Felix B. sagt, dass an dem Abend auch die Freundin von Daniel H. und Verwandte gekommen waren. Die seien ganz irritiert gewesen von den Vermummten die plötzlich unter den Trauernden waren. Auch am Donnerstag, als Ministerpräsident Michael Kretschmer in Chemnitz zum Sachsengespräch geladen hatte, waren Freunde von Daniel H. unter den Gästen. Man konnte sie daran erkennen, dass sie leise weinten, als der Ministerpräsident um eine Trauerminute bat. „Wir erinnern an Daniel“, sagte er, „um den seine Freunde und seine Familie trauert.“ Man könne nicht zur Tagesordnung übergehen nach dieser Tat. „Wir tun alles, dass dieses Verbrechen gesühnt wird.“

Seit einer Woche sitzen zwei junge Männer in Untersuchungshaft. Es sind Yousif A. und Alaa S. – zwei Flüchtlinge, einer aus dem Irak, einer aus Syrien. Für die Ermittler sind die beiden derzeit die Hauptverdächtigen. Durch einen Mitarbeiter der sächsischen Justiz war vergangene Woche der Haftbefehl gegen den Iraker Yousif A. an rechte Gruppen durchgestochen worden. Darin der Vorwurf: Totschlag. Fünf Mal sollen die Männer auf Daniel H. eingestochen haben.

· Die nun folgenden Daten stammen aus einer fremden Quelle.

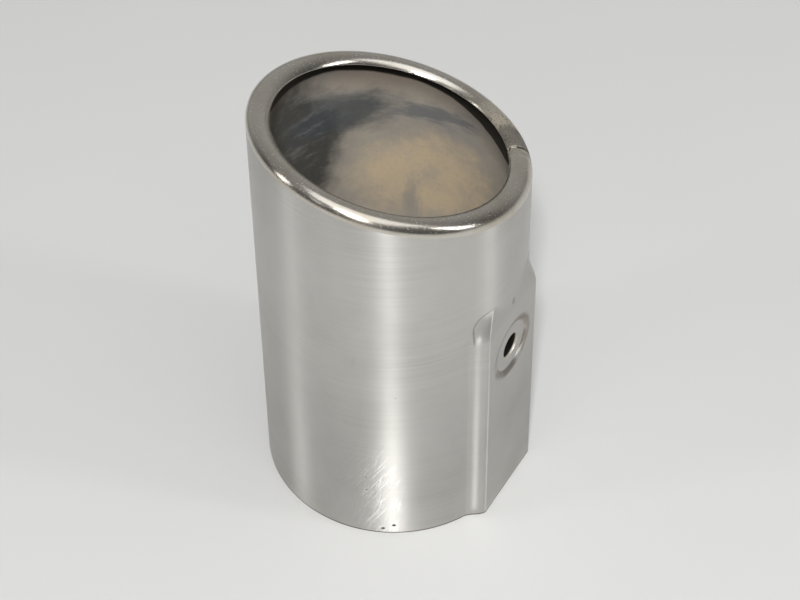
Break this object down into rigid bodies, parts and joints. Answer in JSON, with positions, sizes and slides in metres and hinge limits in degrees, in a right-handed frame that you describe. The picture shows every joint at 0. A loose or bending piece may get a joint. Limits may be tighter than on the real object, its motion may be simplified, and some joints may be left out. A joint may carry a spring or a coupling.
{
  "type": "exhaust tip",
  "caption": "Round single-wall exhaust tip with a slanted, inward rolled mouth and a pressed flat pad with a recessed screw hole.",
  "frame": {"origin": "on the tube's axis, in the plane of the inlet end that it stands on", "axes": "+Z along the tube's axis towards the mouth, -Y out of the screw pad"},
  "size_m": [0.088, 0.0885, 0.1578],
  "materials": {
    "steel": "polished outside, dull and heat stained inside"
  },
  "bodies": {
    "root": {"tip_shell": "steel"}
  },
  "joints": []
}
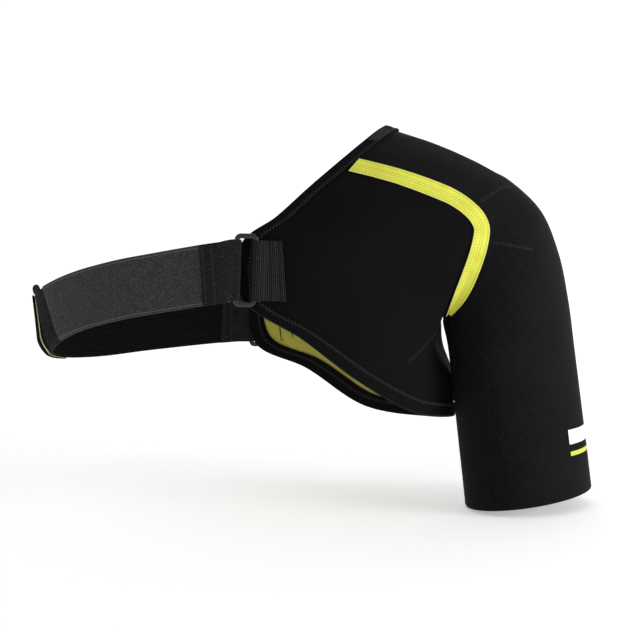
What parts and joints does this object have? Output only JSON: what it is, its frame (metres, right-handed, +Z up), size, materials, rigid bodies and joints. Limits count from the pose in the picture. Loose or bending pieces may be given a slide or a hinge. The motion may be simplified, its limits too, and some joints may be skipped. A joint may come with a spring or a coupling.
{
  "type": "shoulder brace",
  "caption": "Neoprene shoulder brace with an arm sleeve, chest and back panels, lime seam tape, and an adjustable chest strap held by plastic rings",
  "frame": {"origin": "inside the top of the shoulder cap, where the shoulder carries the brace", "axes": "X to the side of the sleeved arm, Y from the chest to the back, Z up"},
  "size_m": [0.4925, 0.2407, 0.3302],
  "materials": {
    "neoprene": "matt black knitted face on foam",
    "lime_lining": "lime terry lining",
    "lime_tape": "lime knitted tape with rows of stitches",
    "binding": "black folded binding tape",
    "ring_plastic": "black moulded plastic, slightly glossy",
    "webbing": "black ribbed webbing",
    "loop_fabric": "dark grey brushed loop fabric",
    "elastic": "black ribbed elastic",
    "pale_lining": "pale lime lining"
  },
  "bodies": {
    "root": {"sleeve": "neoprene", "front_panel": "neoprene", "back_panel": "neoprene", "front_lining": "lime_lining", "back_lining": "lime_lining", "armhole_tape_front": "lime_tape", "armhole_tape_back": "lime_tape", "neck_binding": "binding", "lower_binding": "binding", "neck_edge_tab": "binding", "front_ring": "ring_plastic", "back_ring": "ring_plastic", "front_ring_tab": "webbing", "back_ring_tab": "webbing", "front_webbing_loop": "webbing", "back_webbing_loop": "webbing", "front_strap": "loop_fabric", "back_strap": "elastic", "closure_tab": "neoprene", "closure_tab_lining": "pale_lining", "closure_tab_pull": "binding"}
  },
  "joints": []
}
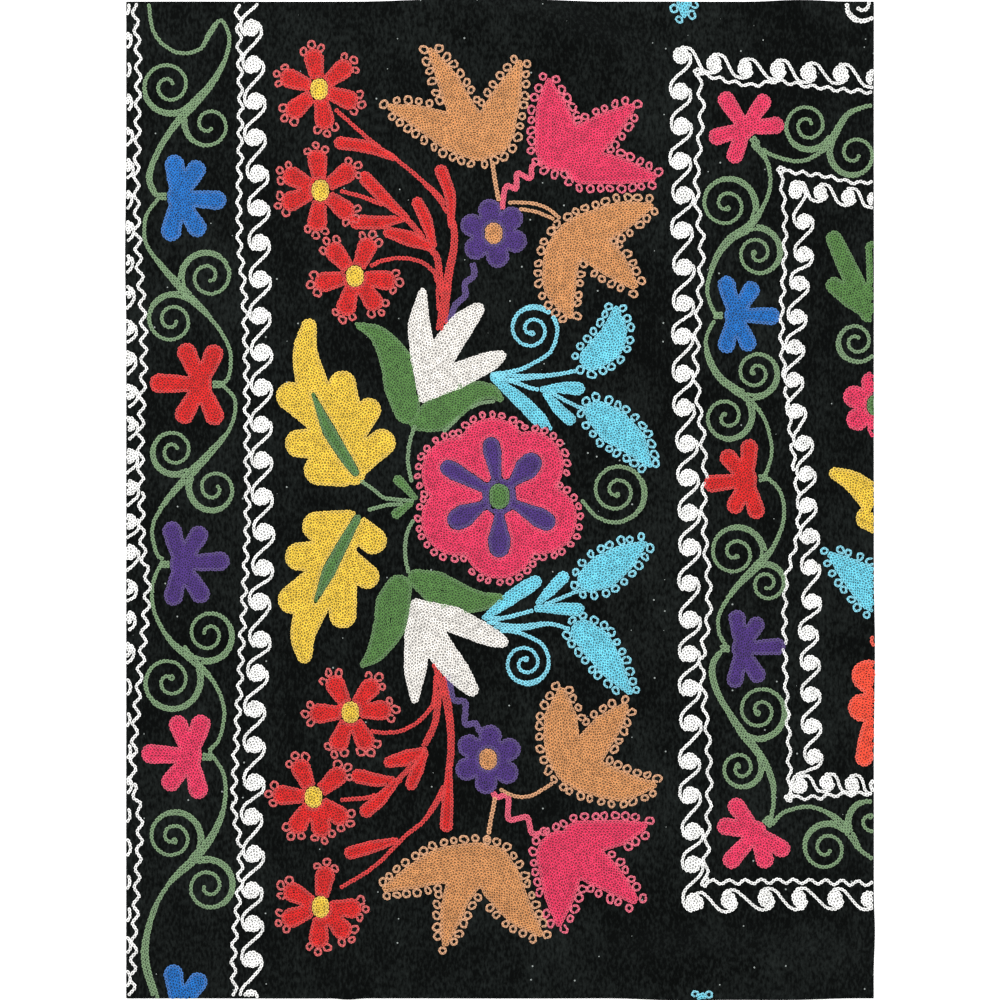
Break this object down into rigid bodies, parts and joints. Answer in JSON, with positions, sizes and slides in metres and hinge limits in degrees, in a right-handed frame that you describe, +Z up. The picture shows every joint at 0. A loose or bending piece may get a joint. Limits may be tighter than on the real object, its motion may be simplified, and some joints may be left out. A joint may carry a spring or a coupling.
{
  "type": "suzani embroidered textile",
  "caption": "Cut length of black velvet with chain-stitched flowers, leaves, vines and scroll borders, lying nearly flat with a few soft folds.",
  "frame": {"origin": "middle of the underside, on the surface that the cloth lies on", "axes": "+X across the cloth, away from its vine border; +Y along the cloth; +Z up, out of the pile side"},
  "size_m": [0.4503, 0.6009, 0.0085],
  "materials": {
    "velvet": "black cotton velvet with a short brushed pile",
    "white_thread": "twisted embroidery thread, soft sheen",
    "green_thread": "twisted embroidery thread, soft sheen",
    "red_thread": "twisted embroidery thread, soft sheen",
    "crimson_thread": "twisted embroidery thread, soft sheen",
    "purple_thread": "twisted embroidery thread, soft sheen",
    "blue_thread": "twisted embroidery thread, soft sheen",
    "cyan_thread": "twisted embroidery thread, soft sheen",
    "tan_thread": "twisted embroidery thread, soft sheen",
    "yellow_thread": "twisted embroidery thread, soft sheen",
    "orange_thread": "twisted embroidery thread, soft sheen"
  },
  "bodies": {
    "root": {"ground_cloth": "velvet"}
  },
  "joints": []
}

Doch vieles bleibt auch noch unklar. Theorien, was passiert sein könnte, gibt es viele. Zuerst hatten Zeitungen berichtet, dass es ein Streit um Frauen war, doch das bestätigte sich nicht. Da gleich neben dem Tatort eine Filiale der Sparkasse steht, gab es Spekulationen, dass es um einen Raub ging. Doch auch das konnte die Polizei nicht bestätigen. Einer der Freunde von Daniel H. sagte am Donnerstag, es sei um „Zigaretten“ gegangen. Die beiden Täter hätten nach Zigaretten gefragt und keine bekommen. Dann sei der Streit eskaliert.

Hauptverdächtiger soll aus dem Irak kommen

Einer der mutmaßlichen Täter, Yousif A., ist den Behörden bekannt. Er ist vorbestraft wegen Körperverletzung, immer wieder viel er mit Delikten auf. 2015 war er über die Balkanroute wie viele Zehntausende Geflüchtete vor allem aus Syrien und Irak nach Deutschland gekommen. Eigentlich hätte Bulgarien seinen Antrag auf Asyl bearbeiten müssen, doch weil die deutschen Behörden Fristen versäumt hatten, ist nun das Bundesamt für Migration und Flüchtlinge, Bamf, für Yousif A. zuständig.

In den Tagen nach der Tat dringen Details über den Hauptbeschuldigten an die Öffentlichkeit. Er soll aus dem Nordirak stammen. Laut dem kurdischen Nachrichtensender Rudaw sollen Bekannte von A. aus Chemnitz gesagt haben, dass er aus Sumel stammt, einer irakischen Kleinstadt in der Provinz Dohuk in der kurdischen Autonomieregion. Die Kurdenregion war auch zur Hochzeit der Terrorgruppe „Islamischer Staat“ vergleichsweise sicher, dorthin hatten sich mehr als zwei Millionen Menschen geflüchtet.

Nach Informationen des „Spiegel“ hielt das Bamf die Fluchtgeschichte von Yousif A. nicht für glaubhaft. Zudem sollen gleich zwei Personalpapiere, die er vorgelegt hatte, gefälscht gewesen sein. Am 29. August lehnte die Behörde seinen Asylantrag ab. Drei Jahre nach seiner Einreise. Und drei Tage nach dem Tod von Daniel H.